(Entries with parts and joints)
•••

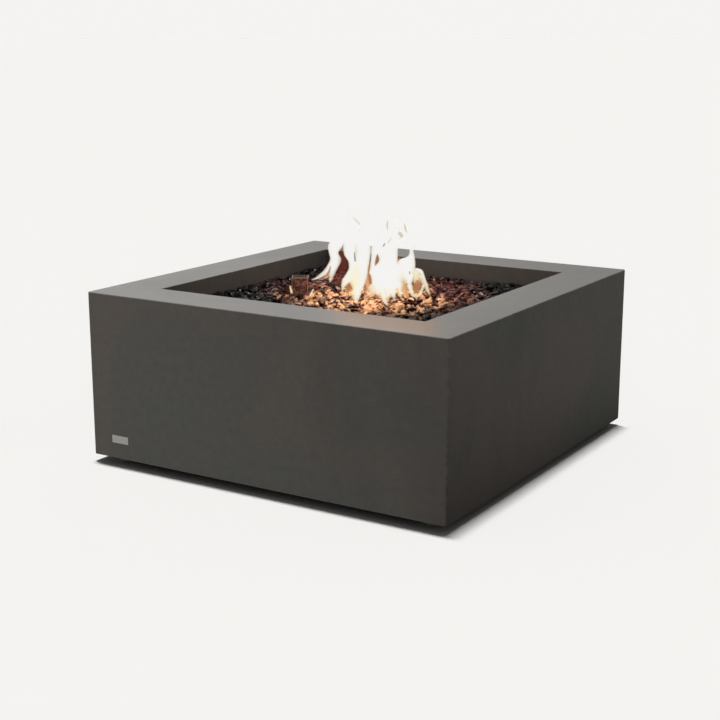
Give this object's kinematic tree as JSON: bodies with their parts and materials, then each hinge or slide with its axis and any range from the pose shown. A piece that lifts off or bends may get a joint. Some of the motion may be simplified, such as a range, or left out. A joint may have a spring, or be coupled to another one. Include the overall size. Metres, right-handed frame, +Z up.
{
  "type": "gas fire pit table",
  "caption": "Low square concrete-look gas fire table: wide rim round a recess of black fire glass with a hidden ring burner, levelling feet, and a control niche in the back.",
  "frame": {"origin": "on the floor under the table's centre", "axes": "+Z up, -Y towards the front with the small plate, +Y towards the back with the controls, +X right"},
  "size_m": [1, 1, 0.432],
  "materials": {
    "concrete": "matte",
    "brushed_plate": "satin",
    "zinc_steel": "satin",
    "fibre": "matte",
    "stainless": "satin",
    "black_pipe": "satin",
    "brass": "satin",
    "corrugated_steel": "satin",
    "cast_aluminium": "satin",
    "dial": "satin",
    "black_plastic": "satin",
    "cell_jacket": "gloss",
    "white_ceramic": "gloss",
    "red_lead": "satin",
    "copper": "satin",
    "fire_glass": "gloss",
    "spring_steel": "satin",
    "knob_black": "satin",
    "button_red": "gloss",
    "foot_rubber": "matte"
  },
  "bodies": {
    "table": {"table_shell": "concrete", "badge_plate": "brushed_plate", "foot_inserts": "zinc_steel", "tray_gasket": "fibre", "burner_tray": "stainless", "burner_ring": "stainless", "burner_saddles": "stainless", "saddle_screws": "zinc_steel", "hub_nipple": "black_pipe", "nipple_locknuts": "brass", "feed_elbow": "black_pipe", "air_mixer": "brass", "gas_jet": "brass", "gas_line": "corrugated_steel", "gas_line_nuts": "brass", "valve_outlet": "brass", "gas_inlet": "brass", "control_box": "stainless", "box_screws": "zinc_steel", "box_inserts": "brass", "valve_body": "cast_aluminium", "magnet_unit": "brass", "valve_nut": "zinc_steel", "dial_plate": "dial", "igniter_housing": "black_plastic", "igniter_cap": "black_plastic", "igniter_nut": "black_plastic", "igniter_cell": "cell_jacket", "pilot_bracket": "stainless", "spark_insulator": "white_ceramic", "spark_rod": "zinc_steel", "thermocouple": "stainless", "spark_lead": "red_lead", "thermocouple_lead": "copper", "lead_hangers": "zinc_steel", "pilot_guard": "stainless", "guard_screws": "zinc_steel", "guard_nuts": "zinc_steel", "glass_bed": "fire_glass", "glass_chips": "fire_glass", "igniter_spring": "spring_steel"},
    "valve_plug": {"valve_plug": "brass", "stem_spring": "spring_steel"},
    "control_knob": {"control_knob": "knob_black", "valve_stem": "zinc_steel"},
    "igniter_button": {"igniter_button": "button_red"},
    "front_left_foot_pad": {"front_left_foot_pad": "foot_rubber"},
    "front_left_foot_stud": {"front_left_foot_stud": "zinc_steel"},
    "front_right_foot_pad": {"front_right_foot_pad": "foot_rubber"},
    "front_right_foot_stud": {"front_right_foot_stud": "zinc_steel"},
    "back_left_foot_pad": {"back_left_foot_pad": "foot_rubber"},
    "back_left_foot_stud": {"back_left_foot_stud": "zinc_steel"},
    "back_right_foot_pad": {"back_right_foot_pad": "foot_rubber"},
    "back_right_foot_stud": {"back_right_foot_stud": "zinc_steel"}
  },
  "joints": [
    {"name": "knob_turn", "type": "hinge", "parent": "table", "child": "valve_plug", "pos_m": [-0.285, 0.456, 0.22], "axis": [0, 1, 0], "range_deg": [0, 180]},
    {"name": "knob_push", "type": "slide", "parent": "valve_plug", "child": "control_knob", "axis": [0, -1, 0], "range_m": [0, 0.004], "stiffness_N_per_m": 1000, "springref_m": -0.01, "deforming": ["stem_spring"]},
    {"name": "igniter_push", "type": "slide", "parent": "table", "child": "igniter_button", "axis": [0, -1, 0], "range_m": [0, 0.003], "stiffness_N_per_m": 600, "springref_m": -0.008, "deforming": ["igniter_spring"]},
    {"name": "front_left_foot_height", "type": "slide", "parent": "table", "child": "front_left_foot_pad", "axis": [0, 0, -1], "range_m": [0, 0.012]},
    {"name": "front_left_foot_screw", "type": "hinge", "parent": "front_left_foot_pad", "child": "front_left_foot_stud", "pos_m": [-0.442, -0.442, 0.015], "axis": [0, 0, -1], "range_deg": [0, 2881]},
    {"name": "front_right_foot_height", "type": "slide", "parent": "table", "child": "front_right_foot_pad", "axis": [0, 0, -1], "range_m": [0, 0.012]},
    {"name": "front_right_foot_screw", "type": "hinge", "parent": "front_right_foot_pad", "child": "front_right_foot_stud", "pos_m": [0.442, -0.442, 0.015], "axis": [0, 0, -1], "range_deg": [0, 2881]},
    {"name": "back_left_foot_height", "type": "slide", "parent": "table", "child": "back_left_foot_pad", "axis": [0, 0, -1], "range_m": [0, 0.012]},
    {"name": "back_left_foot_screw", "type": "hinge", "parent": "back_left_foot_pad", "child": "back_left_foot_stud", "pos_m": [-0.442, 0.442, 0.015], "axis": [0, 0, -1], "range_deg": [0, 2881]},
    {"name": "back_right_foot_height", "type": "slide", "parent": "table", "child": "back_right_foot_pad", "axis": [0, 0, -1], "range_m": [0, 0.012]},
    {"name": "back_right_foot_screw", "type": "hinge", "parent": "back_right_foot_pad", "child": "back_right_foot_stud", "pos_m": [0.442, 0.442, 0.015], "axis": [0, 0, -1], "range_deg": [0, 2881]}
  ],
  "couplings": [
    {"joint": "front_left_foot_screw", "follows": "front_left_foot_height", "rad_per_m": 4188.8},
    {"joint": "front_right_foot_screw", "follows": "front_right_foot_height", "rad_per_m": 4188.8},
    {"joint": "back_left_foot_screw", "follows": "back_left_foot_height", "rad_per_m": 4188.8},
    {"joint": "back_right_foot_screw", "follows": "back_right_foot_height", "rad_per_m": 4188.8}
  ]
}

•••

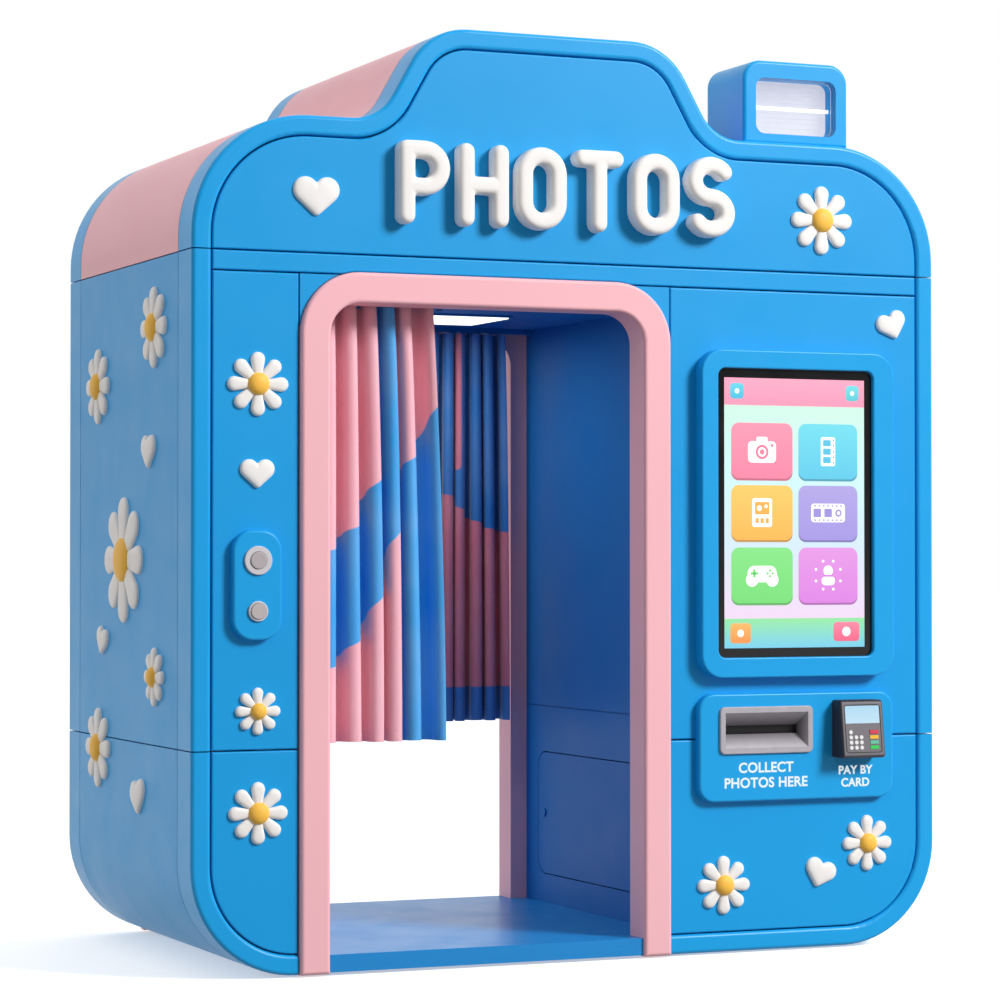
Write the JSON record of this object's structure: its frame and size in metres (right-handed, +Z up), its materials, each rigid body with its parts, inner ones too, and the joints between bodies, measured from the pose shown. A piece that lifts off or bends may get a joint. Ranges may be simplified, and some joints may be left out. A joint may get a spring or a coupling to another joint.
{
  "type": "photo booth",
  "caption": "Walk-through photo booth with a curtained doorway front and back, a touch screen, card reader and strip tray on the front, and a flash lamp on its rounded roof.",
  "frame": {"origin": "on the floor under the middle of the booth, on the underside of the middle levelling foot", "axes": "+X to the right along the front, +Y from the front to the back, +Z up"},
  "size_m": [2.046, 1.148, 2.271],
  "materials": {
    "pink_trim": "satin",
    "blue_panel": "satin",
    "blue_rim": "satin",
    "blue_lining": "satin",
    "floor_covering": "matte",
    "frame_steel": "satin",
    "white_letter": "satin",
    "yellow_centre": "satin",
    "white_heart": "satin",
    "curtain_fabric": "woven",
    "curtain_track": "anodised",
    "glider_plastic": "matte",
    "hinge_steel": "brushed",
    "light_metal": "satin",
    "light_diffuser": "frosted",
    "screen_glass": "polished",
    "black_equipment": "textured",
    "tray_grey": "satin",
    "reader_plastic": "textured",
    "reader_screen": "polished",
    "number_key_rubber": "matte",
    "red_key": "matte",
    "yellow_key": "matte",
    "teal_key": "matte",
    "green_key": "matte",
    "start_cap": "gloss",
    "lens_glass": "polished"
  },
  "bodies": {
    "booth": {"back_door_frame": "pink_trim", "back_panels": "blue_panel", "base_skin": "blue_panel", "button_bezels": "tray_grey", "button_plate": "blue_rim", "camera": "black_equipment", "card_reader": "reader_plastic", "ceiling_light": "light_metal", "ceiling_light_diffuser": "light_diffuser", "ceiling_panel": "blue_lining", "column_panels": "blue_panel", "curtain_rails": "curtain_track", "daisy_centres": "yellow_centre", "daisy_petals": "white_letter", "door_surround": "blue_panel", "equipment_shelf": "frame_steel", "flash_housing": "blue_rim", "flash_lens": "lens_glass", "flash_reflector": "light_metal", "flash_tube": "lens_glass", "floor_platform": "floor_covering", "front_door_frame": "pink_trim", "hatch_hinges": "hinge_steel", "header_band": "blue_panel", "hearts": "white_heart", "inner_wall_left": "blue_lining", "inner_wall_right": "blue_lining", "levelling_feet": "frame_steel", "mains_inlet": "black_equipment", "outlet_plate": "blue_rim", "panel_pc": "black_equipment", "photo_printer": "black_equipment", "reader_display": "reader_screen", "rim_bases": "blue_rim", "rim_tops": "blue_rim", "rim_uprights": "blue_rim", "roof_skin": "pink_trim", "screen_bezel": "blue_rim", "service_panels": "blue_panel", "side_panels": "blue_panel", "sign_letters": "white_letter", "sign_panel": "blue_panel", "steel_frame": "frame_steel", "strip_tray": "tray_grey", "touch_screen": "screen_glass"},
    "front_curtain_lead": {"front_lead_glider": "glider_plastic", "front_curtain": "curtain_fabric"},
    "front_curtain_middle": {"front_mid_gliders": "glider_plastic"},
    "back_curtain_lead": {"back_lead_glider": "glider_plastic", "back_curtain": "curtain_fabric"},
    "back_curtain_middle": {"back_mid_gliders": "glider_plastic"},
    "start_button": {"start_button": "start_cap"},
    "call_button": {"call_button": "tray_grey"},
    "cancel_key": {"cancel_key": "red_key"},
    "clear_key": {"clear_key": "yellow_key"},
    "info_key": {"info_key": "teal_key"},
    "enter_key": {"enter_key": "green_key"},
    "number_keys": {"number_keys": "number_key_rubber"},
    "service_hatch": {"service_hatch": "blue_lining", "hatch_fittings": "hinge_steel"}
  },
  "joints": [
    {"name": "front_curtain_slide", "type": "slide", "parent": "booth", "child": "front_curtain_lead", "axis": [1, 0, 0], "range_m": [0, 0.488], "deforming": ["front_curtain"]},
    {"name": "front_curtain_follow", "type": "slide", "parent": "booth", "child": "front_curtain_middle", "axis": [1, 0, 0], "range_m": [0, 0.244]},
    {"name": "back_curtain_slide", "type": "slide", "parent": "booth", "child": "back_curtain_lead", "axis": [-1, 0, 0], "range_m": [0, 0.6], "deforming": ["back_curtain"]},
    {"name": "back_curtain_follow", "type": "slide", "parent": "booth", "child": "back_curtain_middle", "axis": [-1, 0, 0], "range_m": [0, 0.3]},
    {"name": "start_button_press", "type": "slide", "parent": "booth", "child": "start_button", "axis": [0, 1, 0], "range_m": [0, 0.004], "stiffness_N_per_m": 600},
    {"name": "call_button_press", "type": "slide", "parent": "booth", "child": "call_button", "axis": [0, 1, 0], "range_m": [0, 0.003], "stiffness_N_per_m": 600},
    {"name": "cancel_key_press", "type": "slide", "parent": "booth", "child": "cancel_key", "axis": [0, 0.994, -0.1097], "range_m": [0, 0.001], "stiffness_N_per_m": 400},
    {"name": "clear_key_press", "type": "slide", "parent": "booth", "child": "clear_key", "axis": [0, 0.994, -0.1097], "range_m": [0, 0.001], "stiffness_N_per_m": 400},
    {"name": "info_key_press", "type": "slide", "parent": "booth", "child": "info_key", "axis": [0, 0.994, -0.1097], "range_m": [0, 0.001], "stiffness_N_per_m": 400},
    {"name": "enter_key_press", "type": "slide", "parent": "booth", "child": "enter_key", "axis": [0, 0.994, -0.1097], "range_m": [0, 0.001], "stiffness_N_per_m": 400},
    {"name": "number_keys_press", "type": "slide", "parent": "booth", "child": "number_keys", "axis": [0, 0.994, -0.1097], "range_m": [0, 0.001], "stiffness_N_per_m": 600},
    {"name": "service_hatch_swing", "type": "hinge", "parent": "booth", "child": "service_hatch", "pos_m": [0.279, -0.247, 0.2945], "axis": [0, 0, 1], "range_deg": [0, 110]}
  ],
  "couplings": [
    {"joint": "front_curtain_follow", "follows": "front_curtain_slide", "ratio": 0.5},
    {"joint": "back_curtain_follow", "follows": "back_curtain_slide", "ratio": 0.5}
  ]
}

•••

Find how many lines in the material hold the word "pose" and state that number alone.

Task answer:
2